Thanksgiving weekend: the truest test of website preparation and performance an online retailer can expect to encounter. It is the culmination of months of strategizing and testing, of not only determining the most jaw-dropping deals, but of ensuring one’s web infrastructure is strong enough to withstand the barrage of shoppers lined up behind their monitors, index fingers poised, ready to begin clicking their way through their gift lists this holiday season.
If a normal shopping day is like peaceful spring shower, rain drops pitter-pattering on a tin roof, think of Thanksgiving night and the days that follow as a level five hurricane with torrents of rain and hundred-mile-an-hour winds pounding the shore, or in the case of e-commerce sites, your servers.
The hurricane this weekend was one for the record books. According to comScore, 57.3 million Americans shopped the web on Black Friday, spending a record $1.04 billion. This represents a 26 percent increase over Black Friday sales in 2011 and the first time Black Friday sales surpassed $1 billion. Online sales on Thanksgiving Day rose as well, climbing 32 percent year-over-year to $633 million.
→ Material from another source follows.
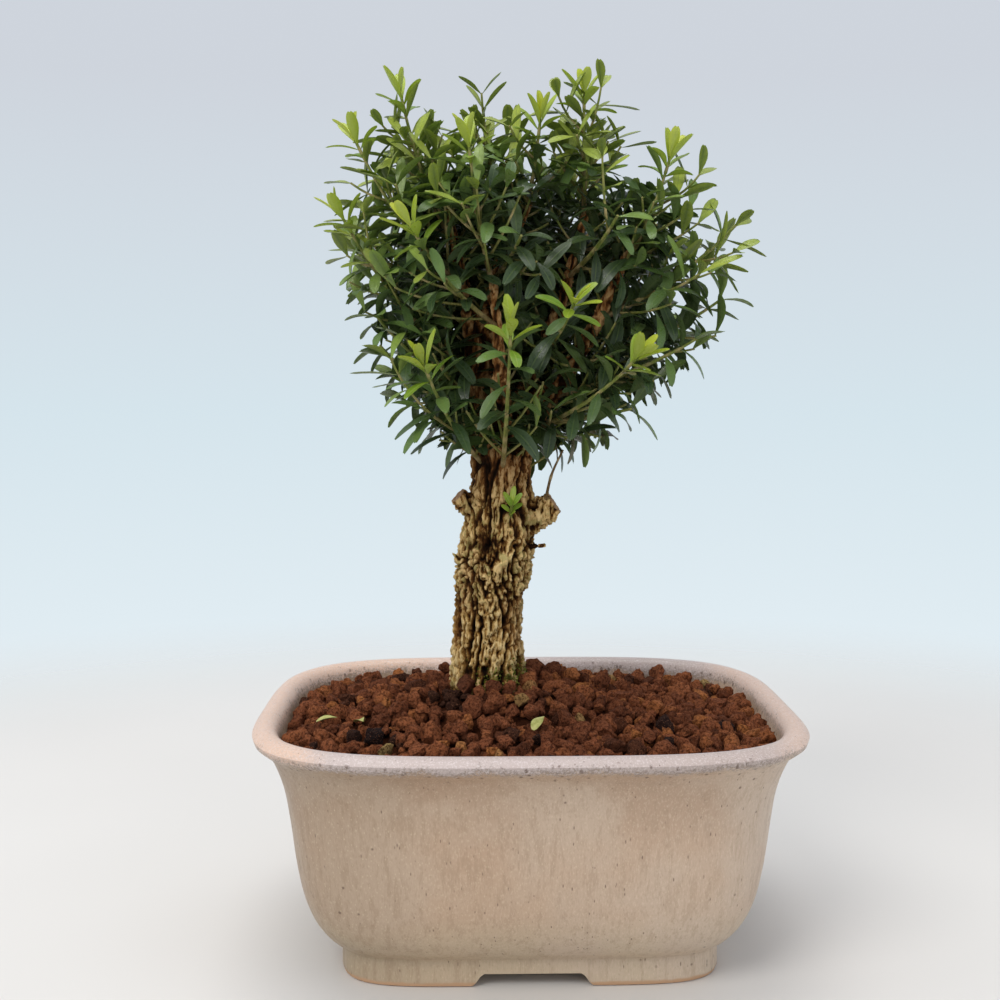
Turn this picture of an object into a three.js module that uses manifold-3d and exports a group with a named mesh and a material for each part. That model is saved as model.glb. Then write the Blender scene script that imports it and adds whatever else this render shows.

In past years, such strong numbers have occasionally been tempered by news of web outages or delays that prevented consumers from capitalizing on door-busting sales. However, this year, despite more holiday shoppers hitting the web than ever before, we recorded no web outages or significant performance issues with any of Internet Retailer’s top 50 online retailers. In fact, most e-tailers delivered perfect availability against their SLAs as well as fast response times. None of the retailers we monitored had website speeds that exceeded eight seconds.
Liberty Media Corp, Avon, Sears, and Systemax topped the charts over the Thanksgiving holiday (Thanksgiving night through Sunday night) with the fastest response times of under one second. Meanwhile, retailers including Urban Outfitters, Target, Office Depot, Barnes and Noble, and Toys R Us performed the slowest with response times between six and eight seconds. The chart below includes the average response time and availability for all the sites we’ve been monitoring.
Today, Cyber Monday, is anticipated to be even bigger, with shoppers expected to spend more than $1.5 billion online. Can retailers continue to meet demand with fast load times and high availability? We’ll soon find out.